Common Name: Wolf-eel
Scientific Name: Anarrhichthys ocellatus
Size: up to 240cm (94in), 18.4kg (40.6lb)
Distribution: Eastern Aleutian Islands to southern California; Sea of Okhotsk and the Sea of Japan

Subtidal to 226m (740ft).  This bottom dwelling fish is common along rocky shorelines and areas with large boulders which form caves or crevices.

Life History:

Wolf-eels are believed to mate for life and a pair will occupy the same den year after year and possibly their entire life unless they are forced out by a larger wolf-eel or a Giant Pacific Octopus.  They begin pairing up at 4 years of age and reproduce at around 7 years.  The female lays an egg mass within the den and it is guarded by both the male and female.  The egg mass may have as many as 10,000 eggs and will hatch in around 16 weeks.  The larval wolf-eels are pelagic and will drift around in the upper part of the water column for up to 2 years before settling out.

Diet in the Wild:

Hard shelled invertebrates such as crabs, snails, sea urchin and mussels and some fish.  Wolf-eels have canines and molars and unlike most fish which swallow their food whole, the wolf-eel crushes and chews with its powerful jaws.

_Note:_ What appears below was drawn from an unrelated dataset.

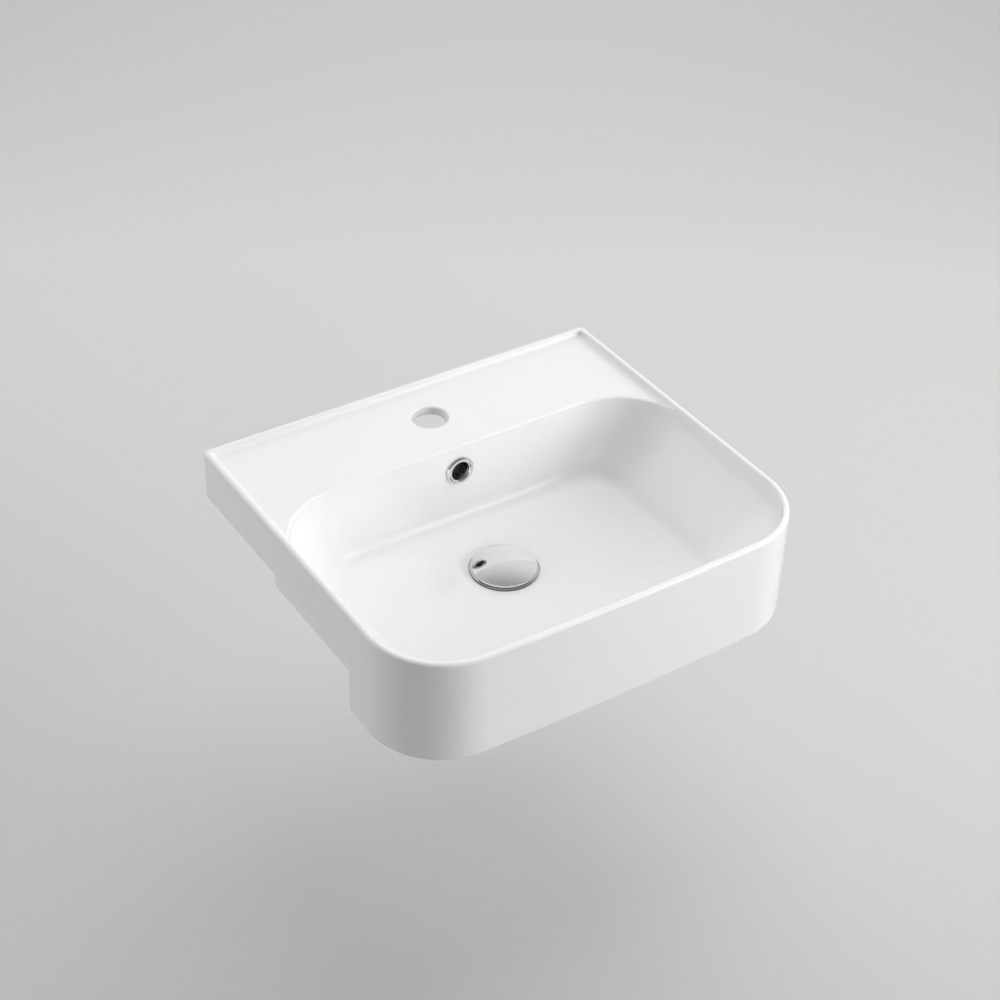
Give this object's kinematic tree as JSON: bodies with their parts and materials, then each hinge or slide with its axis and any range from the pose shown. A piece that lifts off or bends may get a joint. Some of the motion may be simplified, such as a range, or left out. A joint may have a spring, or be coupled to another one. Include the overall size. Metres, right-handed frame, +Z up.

Natural Predators: Eggs and Juveniles: many fish species; Adults: harbor seals and other marine mammals.
Population Status:

This species in not targeted by commercial or sport fisheries, possibly due to the infrequency of catching one, and populations are believed to be stable.  In Puget Sound and Hood Canal recreational harvest for wolf-eels is prohibited by the Washington Department of Fish and Wildlife due to their value to divers and underwater photographers.

Additional Information:

Adult wolf-eels have a grey mottled body with darker eye-spots on their back and dorsal fin.  In contrast, the juvenile wolf-eel is remarkably colorful, with spots and stripes of orange and yellow.

Fun Facts:
  • The wolf-eel is not an eel.  This is a common misnomer given its long, slender body and misleading common name.
  • Despite their fierce appearance, wolf-eels living in areas frequented by divers can become “tamed” and regularly interact with the human visitors to their world.
  • In native Alaskan culture only the shaman or medicine man was allowed the privilege of eating the flesh of this fish.